The simple process of recovering data from the RAID10 involves mirroring the entire volume followed by the processing of entire array. These arrays are processed as image files. These steps ensure that all of the data is safe and eases the recovery. The next step involves the evaluation of the image arrays to identify whether the corruption is actually there. If the corrupt disk/sector is found, the next step is to repair it. Many data recovery companies use their own software to reconstruct/extract the data in the process, which is similar to the original rebuild. While, the rebuild is happening, the root cause analysis of the problem is being done to ensure the prevention of such problem in future.
Ease of rebuild: As the data loss and recovery capability of the RAID10 arrangement is excellent, the rebuild can be done very easily on this. This does not mean that everyone who has IT exposure should start doing the rebuild. In the situations, whether the RAID10 has failed, the usual operators would get confused by the complex process involved in the recovery and rebuild. Thus, they must not attempt the recovery. Especially, in the case of server registry loss or failure of controller, normal IT support resources are not able to perform the RAID repair as they lack the training, experience and the basic tools to execute it. Thus, in the situation of RAID10 failing, its best to consult the experts in this domain as there is a fear of loss of precious data.

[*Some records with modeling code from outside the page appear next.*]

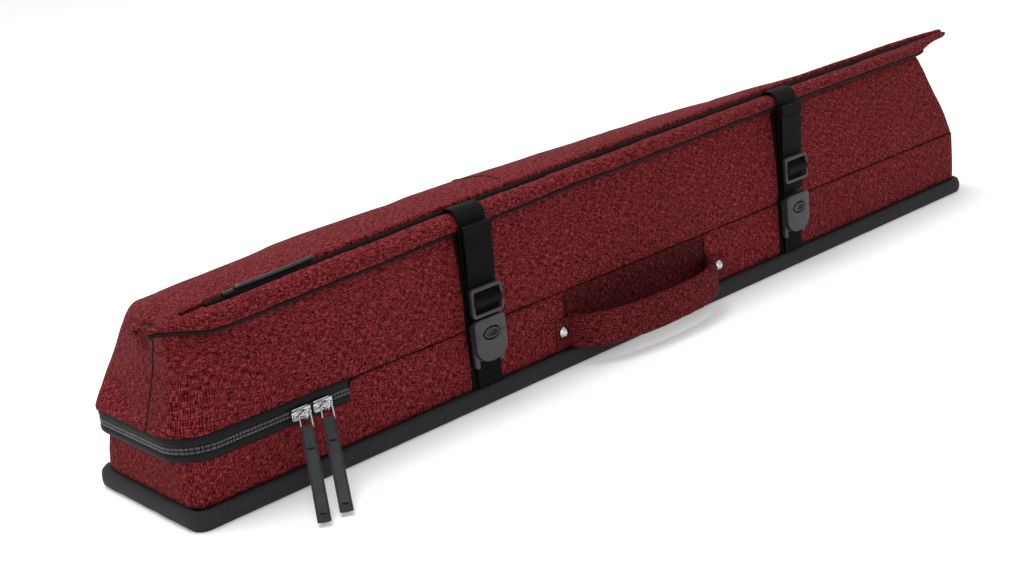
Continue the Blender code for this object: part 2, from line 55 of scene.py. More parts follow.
# %% [markdown]
# The camera stands low at the near end and looks along the case, tipped a little, so that the long
# box runs up across its view. It has a place, three angles and a lens, and the three directions of
# its view are built from the angles.

# %% Camera
def camera_at(place, azimuth, elevation, roll, lens):
    az, el, ro = (math.radians(a) for a in (azimuth, elevation, roll))
    back = Vector((math.sin(az) * math.cos(el), -math.cos(az) * math.cos(el), math.sin(el)))
    side = Vector((math.cos(az), math.sin(az), 0))
    up = back.cross(side)
    right = math.cos(ro) * side + math.sin(ro) * up
    top = math.cos(ro) * up - math.sin(ro) * side
    data = bpy.data.cameras.new("camera")
    data.lens = lens
    data.sensor_width = 36
    data.clip_start = 0.01
    camera = bpy.data.objects.new("camera", data)
    turn = Matrix((right, top, back)).transposed().to_4x4()
    camera.matrix_world = Matrix.Translation(place) @ turn
    bpy.context.scene.collection.objects.link(camera)
    bpy.context.scene.camera = camera
    return camera


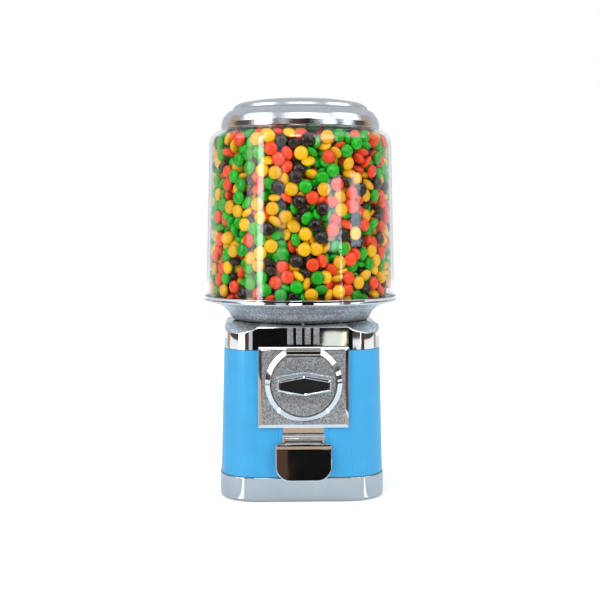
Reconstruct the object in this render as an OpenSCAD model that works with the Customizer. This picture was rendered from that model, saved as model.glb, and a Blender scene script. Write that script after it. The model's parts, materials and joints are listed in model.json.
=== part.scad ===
// Bench-top candy vending machine: a clear globe of coated candies on a cast bowl,
// a coin mechanism behind a square faceplate, and a chute with a swinging door.
// The machine rests on z = 0, its front looks along -Y, and x = 0 is its mirror plane.

/* [Base and body] */
// Width and depth of the base
base_w = 158; // [154:1:164]
// Top of the base above the surface that it stands on
base_top = 23.5; // [22:0.5:25]
// Width of the body shell where it meets the base
body_w = 156; // [152:1:160]
// Width of the body shell where it meets the cap
body_top_w = 150; // [148:1:152]
// Height of the top edge of the body shell
body_top = 143.5; // [143:0.5:145]
// Half distance between the corner centres of every square outline
corner_c = 42.5; // [40:0.5:44]
// Thickness of the shells
wall = 2.5; // [2:0.1:3]
// Height of the rubber feet under the base
foot_h = 1.2; // [1:0.1:2]

/* [Cap, bowl and globe] */
// Height of the flat top of the cap
cap_top = 168; // [166:0.5:169]
// Outer radius of the globe ring
ring_r = 95.6; // [94:0.1:97]
// Height of the lower edge of the globe ring
ring_z = 186.5; // [185:0.5:188]
// Outer radius of the globe at its foot
globe_r = 93.7; // [92:0.1:94]
// Outer radius of the globe below its shoulder
globe_top_r = 90; // [88:0.5:92]
// Height of the flat top of the globe
globe_top = 354; // [350:1:358]
// Radius of the globe's shoulder
shoulder_r = 14; // [12:0.5:16]
// Outer radius of the lid's rim
lid_r = 78; // [77:0.1:79]

/* [Coin mechanism] */
// Width of the faceplate
plate_w = 85; // [83:0.5:87]
// Height of the lower edge of the faceplate
plate_z0 = 71; // [70:0.5:73]
// Height of the upper edge of the faceplate
plate_z1 = 147.3; // [147:0.1:148]
// Height of the knob's axis
knob_z = 113; // [112.5:0.1:113.5]
// Outer radius of the raised ring on the faceplate
coin_ring_r = 35.3; // [35:0.1:36]
// Width of the knob's grip
grip_w = 48.5; // [44:0.5:52]

/* [Dispensing gears] */
// Gear module
gear_m = 2.5; // [2.5:0.1:2.5]
// Teeth of the drive pinion
pinion_n = 10; // [10:1:10]
// Crown teeth under the candy wheel
wheel_n = 30; // [30:1:30]
// Candy pockets in the wheel
pockets = 6; // [4:1:6]

/* [Hidden] */
$fn = 72;

// outlines
base_half = base_w / 2;
body_half = body_w / 2;
body_top_half = body_top_w / 2;
draft = (body_half - body_top_half) / (body_top - base_top);
floor_t = 2.5;
lip_h = 4;
lip_half = body_half - wall - 0.3;
fit = 0.05;
clear = 0.3;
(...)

I/O performance: RAID10 is known for its high performance write operation. This makes it the ideal choice for the applications needing high writing performance like database servers. Though, the point to note here is that RAID10 is not preferred for heavy database systems as they need high speed write performance, which is not as impressive for RAID10. But in the case of several hundred transactions entering into the system, the response of RAID10 is found to be better than any other RAID arrangement. In such scenarios, on other RAID arrangement, the best of cache arrangement is not able to handle the very high volume of transactions. Thus, the situation of chokablock blockage occurs. In these cases, RAID10 advantage becomes apparent. This is because RAID10 arrangement does not need to worry about the parity calculations like in other RAID arrangements, for example RAID5. In the same vein as RAID10 being a better performance in terms of I/O, it needs to be understood that RAID10 disk arrangement has less capacity as half of the disks are used to store data and other half mirrors it.
High Data Redundancy: The array arrangement for RAID10 has high data redundancy as compared to other RAID arrangements. As the database servers need high data redundancy, RAID10 becomes the ideal choice in such case.

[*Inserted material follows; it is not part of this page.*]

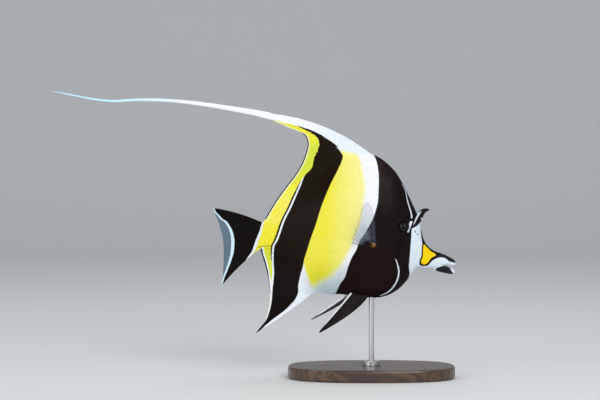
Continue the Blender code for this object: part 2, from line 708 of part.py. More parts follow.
def make_pelvic_fin(name, side, turn, twist, core):
    """A narrow blade under the breast, tapering to a point and splayed a little.

    The twist swings its front edge outwards and its hind edge in, round one ray, by an
    angle that grows from nothing at the root.
    """
    grid = fin_grid(
        lambda at: curve(PELVIC_BASE, at), PELVIC_MARGIN, PELVIC_BOW, (0.0, 1.0),
        PELVIC_RAYS, PELVIC_ROWS, PELVIC_LEAD,
    )
    pivot = np.array(PELVIC_BASE[1])
    c, s = math.cos(turn), math.sin(turn)
    grid = (grid - pivot) @ np.array([[c, -s], [s, c]]) + pivot
    drop = np.linalg.norm(grid - grid[:, :1], axis=2)
    share = np.clip(np.linspace(0, 1, PELVIC_ROWS) / PELVIC_TWIST_END, 0, 1)
    roll = twist * share**2 * (3 - 2 * share)
    axis = grid[PELVIC_AXIS]
    forward = unit(grid[0] - axis)
    ahead = np.einsum("crk,rk->cr", grid - axis, forward)
    flat = grid - (ahead * (1 - np.cos(roll)))[:, :, None] * forward
    out = PELVIC_OFF_MIDDLE + drop * math.tan(PELVIC_SPLAY) + ahead * np.sin(roll)
    lean = -side * np.sin(roll)[:, None] * forward
    normal = np.stack([lean[:, 0], np.cos(roll), lean[:, 1]], axis=1)
    half = fin_half(PELVIC_RAYS, PELVIC_ROWS, PAIRED_ROOT_HALF)
    return trimmed(fin_solid(name, upright(flat, side * out), half, normal), core)


def make_fish():
    """Every piece of the fish, in its own frame."""
    body, core = make_body()
    named = part_body(body)
    covers = named.pop("gill_covers")
    lift_gill_edge(covers)
    lift_gill_edge(named["head"])
    fish = list(named.values()) + split_sides(covers)
    fish.append(trimmed(loft("lower_jaw", JAW_RIBS, JAW_SLICES, JAW_SIDE_POINTS), core))
    for side, label in ((-1, "right"), (1, "left")):
        fish.append(eye_shape("eye_" + label, side, 0.0))
        fish.append(make_horn("horn_" + label, side, core))
        fish.append(make_pectoral_fin("pectoral_fin_" + label, side, core))
        bend = PELVIC_TURN[label], PELVIC_TWIST[label]
        fish.append(make_pelvic_fin("pelvic_fin_" + label, side, *bend, core))
    fish += make_dorsal_fin(core)
    fish += [make_streamer(part) for part in range(STREAMER_PARTS)]
    fish += [make_anal_fin(core), make_tail_fin(core)]
    delete(core)
    return fish


def swing(obj):
    """Carries the tail end and the streamer sideways along a slow wave."""
    points = points_of(obj)
    share = np.clip((SWING_FROM - points[:, 0]) / SWING_LENGTH, 0, None)
    points[:, 1] += SWING * (1 - np.cos(math.pi * share)) / 2
    set_points(obj, points)


def make_base():
    """A flat base with rounded sides, a softened edge and a seat for the rod."""
    ring = circle(1.0, BASE_SIDES)
    size = (BASE_LENGTH / 2, BASE_WIDTH / 2)
    outline = np.sign(ring) * np.abs(ring) ** (2 / BASE_SQUARENESS) * size
    base = prism("stand_base", outline, 0.0, BASE_HEIGHT)
    bevel = base.modifiers.new("edge", "BEVEL")
    bevel.width = BASE_BEVEL * MM
    bevel.segments = 2
    settle(base)
    seat = circle(ROD_RADIUS + GAP, TURNED_SIDES)
    return cut(base, prism("seat", seat, BASE_HEIGHT - ROD_SEAT_DEPTH, 2 * BASE_HEIGHT))


def make_stand():
    """Base, rod and collar, in the row's own frame."""
    low = BASE_HEIGHT - ROD_SEAT_DEPTH + GAP
    rod = prism("stand_rod", circle(ROD_RADIUS, TURNED_SIDES), low, rod_top() + FISH_LIFT)
    outline = circle(COLLAR_RADIUS, TURNED_SIDES)
    collar = prism("stand_collar", outline, BASE_HEIGHT + GAP, BASE_HEIGHT + COLLAR_HEIGHT)
    cut(collar, prism("bore", circle(ROD_RADIUS + GAP, TURNED_SIDES), 0.0, FISH_LIFT))
    return [make_base(), rod, collar]


def finish(obj):
    """Smooths the node's shading and gives it its own plain material."""
    wears = next((WEARS[name] for name in WEARS if obj.name.startswith(name)), "black")
    red, green, blue, roughness, metallic = FINISHES[wears]
    material = bpy.data.materials.new(obj.name)
    material.use_nodes = True
    shader = material.node_tree.nodes["Principled BSDF"]
    shader.inputs["Base Color"].default_value = (red, green, blue, 1)
    shader.inputs["Roughness"].default_value = roughness
    shader.inputs["Metallic"].default_value = metallic
    obj.data.materials.clear()
    obj.data.materials.append(material)
    obj.data.shade_smooth()
    obj.data.set_sharp_from_angle(angle=SMOOTH_UNDER)


def main():
    for obj in list(bpy.data.objects):
        bpy.data.objects.remove(obj)
    holder = bpy.data.objects.new("fish", None)
    bpy.context.scene.collection.objects.link(holder)
    holder.location = (-FISH_AHEAD * MM, 0, FISH_LIFT * MM)
    for obj in make_fish():
        swing(obj)
        obj.parent = holder
        finish(obj)
    for obj in make_stand():
        finish(obj)


main()
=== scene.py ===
"""Moorish idol fish on a plain display stand, dressed as a painted museum model.

The fish is drawn in its own frame, in millimetres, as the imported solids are: x runs
forward from the root of the tail fin, z runs up, y = 0 is the middle plane and the
fish's right side is at -y. placed() carries such points to the scene, in metres.
"""

import functools
import math

import bmesh
import bpy
import numpy as np
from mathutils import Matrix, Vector


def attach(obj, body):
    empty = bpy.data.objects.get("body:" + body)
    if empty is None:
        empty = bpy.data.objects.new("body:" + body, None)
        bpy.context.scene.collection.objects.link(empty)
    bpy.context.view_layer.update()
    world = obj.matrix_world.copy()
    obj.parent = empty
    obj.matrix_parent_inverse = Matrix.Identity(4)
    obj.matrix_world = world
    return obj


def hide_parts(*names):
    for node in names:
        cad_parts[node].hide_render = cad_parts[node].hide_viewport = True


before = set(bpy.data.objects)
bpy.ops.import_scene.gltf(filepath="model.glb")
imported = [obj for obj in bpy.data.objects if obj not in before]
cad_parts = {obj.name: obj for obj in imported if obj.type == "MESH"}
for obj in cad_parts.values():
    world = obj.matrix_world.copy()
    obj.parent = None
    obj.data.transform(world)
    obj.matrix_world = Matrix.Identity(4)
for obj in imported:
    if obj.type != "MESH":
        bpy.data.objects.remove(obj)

bl_info = {
    "name": "Moorish Idol Model",
    "version": (1, 0, 0),
    "blender": (4, 5, 0),
    "location": "3D View > Sidebar > Moorish Idol",
    "description": "Builds the skin, scales, fins, eyes, horns, stand and studio of a museum fish",
    "category": "Mesh",
}

MM = 0.001
FISH_AHEAD = 87.0
FISH_LIFT = 102.0
SEED = 7
SIDES = (("right", -1), ("left", 1))

# How finely things are drawn: rows and points round each, or for fins the columns of
# each ray and the rows
SKIN_MESH = (330, 118)
SKIN_CLOSER = 1.3  # how much closer the skin's rows are on the head
SKIN_CLOSER_AT = (84.0, 92.0)
JAW_MESH = (48, 26)
EYE_MESH = (33, 64)
HORN_MESH = (90, 36)
STREAMER_MESH = (200, 24)
PECTORAL_MESH = (8, 34)
PELVIC_MESH = (10, 44)
LINE_POINTS = 260  # points along a line that distances are taken to
MIDDLE_POINTS = 3000  # points along a body's middle line that its rows are spread by
FLANK_ROWS = 620  # rows that places on the flank are looked up in
WIDTH_ROWS = 900  # the same, for the half width at one place
ROOT_POINTS = 400  # points along a fin's root line
POINTS_AT_A_TIME = 6000  # to save memory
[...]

Flexibility in the Architecture of RAID10: The RAID10 employs the best combination arrangement of RAID1 and RAID0. This results in the minimization of the free space in the RAID10 storage scheme.
Requirement of Controller: Any hardware controller can be used for RAID10 arrangement unlike other RAID arrangements. For instance, in case of RAID5, a high end card is required for the performance of the data storage. If the software controller is used for RAID5, it results in the slow performance of the computer.
Disk operation: RAID10 consists of many sets of devices which are mirrored. As mentioned earlier, these mirrored disk devices are then striped for creating the final drive. The result of this arrangement, RAID10, can be scaled and has the capability to handle faster reads and writes. This is due to the significant improvement in the operation of disk operation. The disk operations are multiple and spread across the multiple drive heads. This results in effective load distribution of read and write and hence faster operations. In case of RAID5, there is only one drive head which also does the parity calculation while it is writing; hence it is slow as compared to the RAID10. In the event of huge writing transactions, the RAID5 arrangement becomes terribly slow, while the RAID10 performs extremely well under such scenarios. Thus, it is preferred in the database servers in the organizations
Reduction in Space by 50%: This is not really an advantage for RAID10 but it needs to be discussed as this is the only disadvantage for RAID10. The space is reduced by 50% in RAID10 arrangement as half of the disks are used to mirror the other disks. The cost-benefit analysis coupled with the data protection context justifies the RAID10 arrangement. The increase in the I/O speed of the RAID10 justifies the economic burden created due to purchase of 2 disks and effectively utilizing only 1 for data storage.
Finally, in summary, if the organization considers the cost of recovering the data, can not afford any server downtime and has value attached to the data, then it must go for RAID10 arrangement database servers. The organization must not fall trap to the syndrome that so long as everything is fine, there is no issue. As today, any industry has IT and servers as its backbone, any cases of disk failures can easily bring a halt to the operations of the organization.
Vadala, Derek (2003), Managing RAID on Linux, O’Reilly Media, Inc., ISBN: 1565927303, 9781565927308
Ike Antkare (2009), Deconstructing RAID using Shern. In Proceedings of the Conference on Scalable, Embedded Configurations, April 2009.